There are many variations in the styles of the roll cast:

  • The standard style taught in the UK is 45 degrees angle at start of backcast, with a wristy stop, attempting to cast the line into the air where it straightens out, hovers some two to three feet above the water, and all lands simultaneously

  • The rest of the world seems to have a tendency to rotate the stroke further forwards (starting rod position much nearer the vertical) forcing the line roll across the water as opposed to in the air above it

  • Sometimes a particularly useful style is roll casting off the side: the most effective technique here is to keep the elbow close to the body, the forearm vertical and rotate the wrist so that the rod is horizontal.
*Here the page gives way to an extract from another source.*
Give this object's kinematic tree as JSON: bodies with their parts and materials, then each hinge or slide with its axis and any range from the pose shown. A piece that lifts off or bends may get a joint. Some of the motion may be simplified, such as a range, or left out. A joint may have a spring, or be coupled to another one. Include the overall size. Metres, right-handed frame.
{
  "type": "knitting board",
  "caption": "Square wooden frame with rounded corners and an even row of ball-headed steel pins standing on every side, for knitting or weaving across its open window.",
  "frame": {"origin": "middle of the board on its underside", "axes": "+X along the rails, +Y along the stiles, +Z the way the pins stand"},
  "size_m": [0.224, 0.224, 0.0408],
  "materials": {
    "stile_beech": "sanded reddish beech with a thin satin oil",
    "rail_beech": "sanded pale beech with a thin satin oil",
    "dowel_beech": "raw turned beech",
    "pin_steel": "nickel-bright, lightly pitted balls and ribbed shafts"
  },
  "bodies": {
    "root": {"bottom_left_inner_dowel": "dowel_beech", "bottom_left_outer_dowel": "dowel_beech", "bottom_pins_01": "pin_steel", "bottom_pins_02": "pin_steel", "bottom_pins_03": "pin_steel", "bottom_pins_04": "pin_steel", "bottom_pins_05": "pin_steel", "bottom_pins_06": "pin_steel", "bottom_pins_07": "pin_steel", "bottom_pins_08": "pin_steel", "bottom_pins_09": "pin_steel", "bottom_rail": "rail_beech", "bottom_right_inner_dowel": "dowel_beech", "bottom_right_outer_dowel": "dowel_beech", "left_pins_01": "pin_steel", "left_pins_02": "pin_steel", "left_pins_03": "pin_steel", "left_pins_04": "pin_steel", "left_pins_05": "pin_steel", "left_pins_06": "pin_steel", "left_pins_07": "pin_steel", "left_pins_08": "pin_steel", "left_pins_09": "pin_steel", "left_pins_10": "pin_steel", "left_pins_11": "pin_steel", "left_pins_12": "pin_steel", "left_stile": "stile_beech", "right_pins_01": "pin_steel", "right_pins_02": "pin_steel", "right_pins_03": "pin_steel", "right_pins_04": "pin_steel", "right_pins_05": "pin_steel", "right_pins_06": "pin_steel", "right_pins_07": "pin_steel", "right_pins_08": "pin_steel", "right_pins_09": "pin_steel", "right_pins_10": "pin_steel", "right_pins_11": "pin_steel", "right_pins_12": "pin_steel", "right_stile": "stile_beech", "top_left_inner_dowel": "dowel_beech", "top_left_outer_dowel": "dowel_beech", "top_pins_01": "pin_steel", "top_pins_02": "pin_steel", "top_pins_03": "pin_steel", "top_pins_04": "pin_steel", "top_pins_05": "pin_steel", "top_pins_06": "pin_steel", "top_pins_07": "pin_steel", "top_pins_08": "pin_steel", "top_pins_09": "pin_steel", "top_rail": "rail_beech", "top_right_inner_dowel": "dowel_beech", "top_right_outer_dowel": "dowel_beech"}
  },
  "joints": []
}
A variation of this is to start the cast with the tip low on the backcast in order to cast upwards on the forward stoke

  • Emphasis can be made with the stop component by pulling the tip backwards as opposed to purely stopping, very narrow loops can be formed this way, however a slight change of casting plane between the forward stroke and the backward stop is required to avoid collisions of line and rod

  • Using a combination of the last two techniques immense power can be achieved

  • There is a direct correlation between the amount of line in the D-loop and the amount of force required to sucessfully complete the cast: the more line - the less effort.

  • Narrow loops are formed by straight paths of the rod tip. Controlled open loops can be formed using a circular path of the rod tip, either by turning the rod tip over more at the end of the stroke using the wrist, or by emphasising dropping the elbow more on the forward stroke.